Adaptive algorithm that does not require $N$ with similar complexity

Lower bounds that match the upper bounds for non-adaptive testing

Abstract

The model of relative-error property testing of Boolean functions has been the subject of significant recent research effort [CDH+24][CPPS25a][CPPS25b] In this paper we consider the problem of relative-error testing an unknown and arbitrary $f: \{0,1\}^n \to \{0,1\}$ for the property of being a unate function, i.e. a function that is either monotone non-increasing or monotone non-decreasing in each of the $n$ input variables. Our first result is a one-sided non-adaptive algorithm for this problem that makes $\tilde{O}(\log(N)/\epsilon)$ samples and queries, where $N=|f^{-1}(1)|$ is the number of satisfying assignments of the function that is being tested and the value of $N$ is given as an input parameter to the algorithm.

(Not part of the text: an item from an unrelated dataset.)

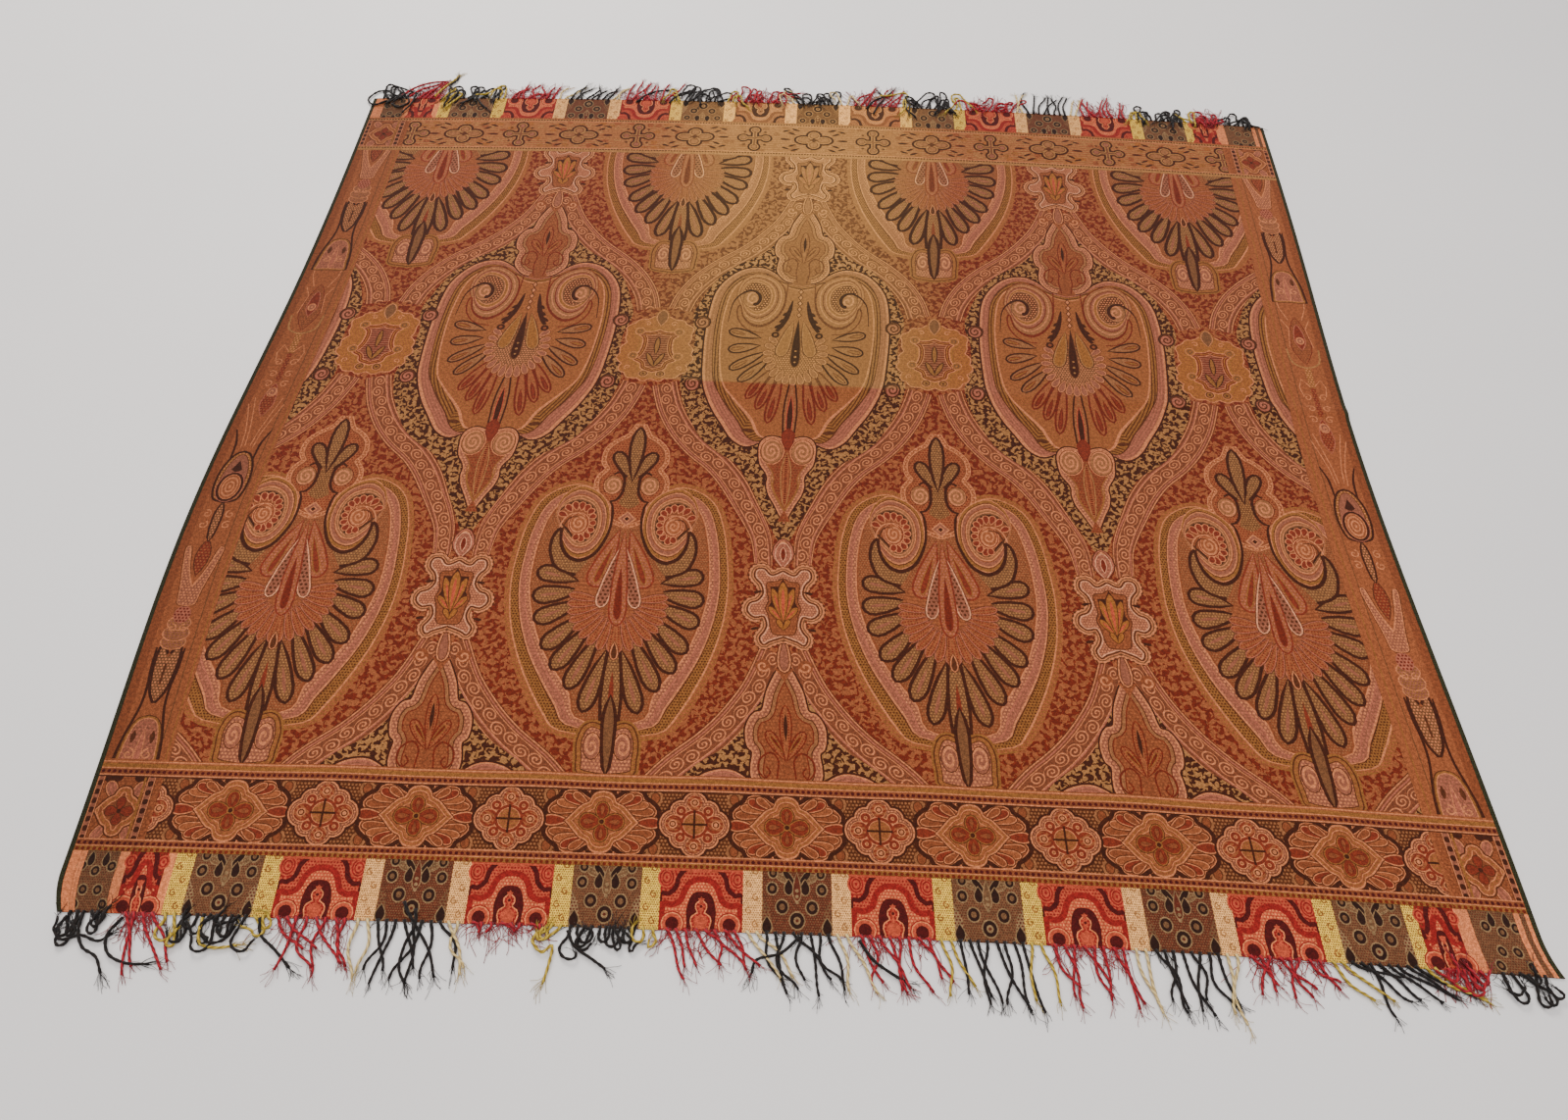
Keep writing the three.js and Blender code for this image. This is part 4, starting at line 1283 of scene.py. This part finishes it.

Building on this algorithm, we next give a one-sided adaptive algorithm for this problem that does not need to be given the value of $N$ and with high probability makes $\tilde{O}(\log(N)/\epsilon)$ samples and queries. We also give lower bounds for both adaptive and non-adaptive two-sided algorithms that are given the value of $N$ up to a constant multiplicative factor. In the non-adaptive case, our lower bounds essentially match the complexity of the algorithm that we provide.